When the concierge at a Diamond resort was tryijng to talk me into attending an educational (Sales) presentation.  She said that Diamond can offer me free or at least reduced cost exchanges using my Marriott weeks into Diamond locations.  She said that I would be cutting out the middleman (Interval) and instead of paying $199 for an exchange, my cost would either be free or much less.  I was told that I didn't have to buy a Diamond week or points.  I showed skepticism and was told that Diamond makes $ whenever anyone exchanges into one of their units. 

Has anyone else heard this pitch and if so, what is the catch?


----------



## WBP (Oct 21, 2018)

It will take someone very familiar with Diamond's product(s), and with high integrity, to tell you what is truthful, half truthful, and a lie, or lies. If I may offer a suggestion for your consideration: stay as far away from Diamond people as you can, and whatever you do, do not fall victim to any attempt by a Diamond Representative to sign you up for anything.


----------



## youppi (Oct 22, 2018)

There is the Club Combination program where you can enroll a non DRI week in DRI THE Club but you need to buy 50% of the point allocated for your week.  Example: if you enroll a 1 bdrm high season then you will get 6,500 pts but you will need to buy 3,250 pts (normally not free) and each year you will have the choice to deposit your week in THE Club or not. When you deposit you got 9,750 pts but when you don't deposit you have 3,250 pts. So, it's similar to enrolling your Marriott's week in the Marriott's Destination Club.

The other program that exist for weeks owner is to join the new DRI destinationXchange network (https://destinationxchange.com/HowItWorks) not affiliated to the point system (not the same inventory) but it still say "At this time, enrollment is exclusively available to owners with Diamond Resorts International". So, except if they have change this limitation but not updated the web site, you can't join this exchange network with a Marriott's week.


----------



## dougp26364 (Oct 22, 2018)

A little off topic but, having owned in the DRI system (divested this ownership a couple of years ago) and also an owner in the Marriott system, why would anyone seriously consider trading down?

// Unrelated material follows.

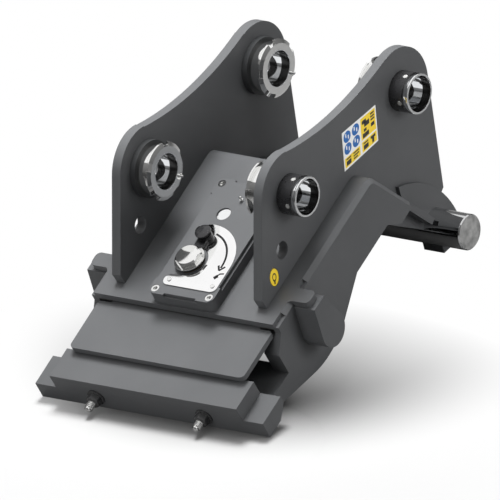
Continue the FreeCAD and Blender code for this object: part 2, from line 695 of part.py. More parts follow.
def make_spindle():
    """Hexagon for the wrench, flange on the lever, drive hexagon in it, journal and a seat for the pinion."""
    top = FLANGE_TOP + HEX_H
    corner = HEX_SW / math.sqrt(3)
    head = slab_on_plate(hexagon(SPINDLE_S, SPINDLE_Y, HEX_SW), FLANGE_TOP, top)
    dome = Part.makeCone(corner + 20, corner * 0.84, 23, V(SPINDLE_S, SPINDLE_Y, top - 23))
    dome.Placement = PLATE_PLACE
    head = head.common(dome)
    flange = disc_on_plate(SPINDLE_S, SPINDLE_Y, FLANGE_R, LEVER_TOP, FLANGE_TOP)
    drive = slab_on_plate(hexagon(SPINDLE_S, SPINDLE_Y, DRIVE_SW), LEVER_BOTTOM, LEVER_TOP)
    journal = disc_on_plate(SPINDLE_S, SPINDLE_Y, SPINDLE_R, GEAR_TOP, LEVER_BOTTOM)
    seat = disc_on_plate(SPINDLE_S, SPINDLE_Y, SPINDLE_R - 2, GEAR_BOTTOM, GEAR_TOP)
    spindle = head.fuse(flange).fuse(drive).fuse(journal).fuse(seat)
    bore = disc_on_plate(SPINDLE_S, SPINDLE_Y, 4 + FIT, GEAR_BOTTOM - 1, GEAR_BOTTOM + 20)
    return spindle.cut(bore).removeSplitter()


def make_pinion_washer():
    return ring_on_plate(SPINDLE_S, SPINDLE_Y, 17, 4.2, GEAR_BOTTOM - 3, GEAR_BOTTOM)


def make_pinion_bolt():
    head = slab_on_plate(hexagon(SPINDLE_S, SPINDLE_Y, 13), GEAR_BOTTOM - 8.5, GEAR_BOTTOM - 3)
    return head.fuse(disc_on_plate(SPINDLE_S, SPINDLE_Y, 4, GEAR_BOTTOM - 3, GEAR_BOTTOM + 18)).removeSplitter()


def make_spindle_bush():
    """Flanged bush whose head carries the lever's eye."""
    inner = SPINDLE_R + FIT
    bush = ring_on_plate(SPINDLE_S, SPINDLE_Y, SPINDLE_R + 4 - FIT, inner, -PLATE_T, COVER_TOP)
    head = ring_on_plate(SPINDLE_S, SPINDLE_Y, LEVER_EYE_R - 1, inner, COVER_TOP, LEVER_BOTTOM - RUN)
    return bush.fuse(head).removeSplitter()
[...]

DRI is a good system with decent quality but it’s no Marriott. Other than getting into Sedona (DRI has the majority of resorts in Sedona, or so it seems), there’s not that many places you can easily reserve that Marriott doesn’t duplicate and with better resort placement/location than DRI. 

And yes, your right to be skeptical. As mentioned above this sounds like the program where, if you buy points, you can “enroll” non-DRI weeks and convert them to DRI points. But you have to become a DRI owner to enjoy the benefit. Most street weasels haven’t a clue how anyth8ng works. They’re simply saying whatever it takes to get you onto the sales floor.


----------



## WBP (Oct 22, 2018)

dougp26364 said:


> A little off topic but, having owned in the DRI system (divested this ownership a couple of years ago) and also an owner in the Marriott system, why would anyone seriously consider trading down? DRI is a good system with decent quality but it’s no Marriott. Other than getting into Sedona (DRI has the majority of resorts in Sedona, or so it seems), there’s not that many places you can easily reserve that Marriott doesn’t duplicate and with better resort placement/location than DRI.
> 
> And yes, your right to be skeptical. As mentioned above this sounds like the program where, if you buy points, you can “enroll” non-DRI weeks and convert them to DRI points. But you have to become a DRI owner to enjoy the benefit. Most street weasels haven’t a clue how anyth8ng works. They’re simply saying whatever it takes to get you onto the sales floor.



I was thinking the same thing, why leave some of the nicest timeshare resorts in the world, managed by Marriott (a preeminent timeshare resort developer/manager), for a resort managed by Diamond?


----------



## BJRSanDiego (Oct 22, 2018)

Thanks for the feedback so far.  When I asked the concierge what the catch was, and asked to I have to buy a Diamond timeshare, she said no.   But I didn't ask about having to buy points.  And the comments about Diamond being on a lower tier are accurate.  They have a lot of resorts in Sedona but in many of the other areas (Tahoe, Kauai, Vegas, etc.) there are often better choices.


----------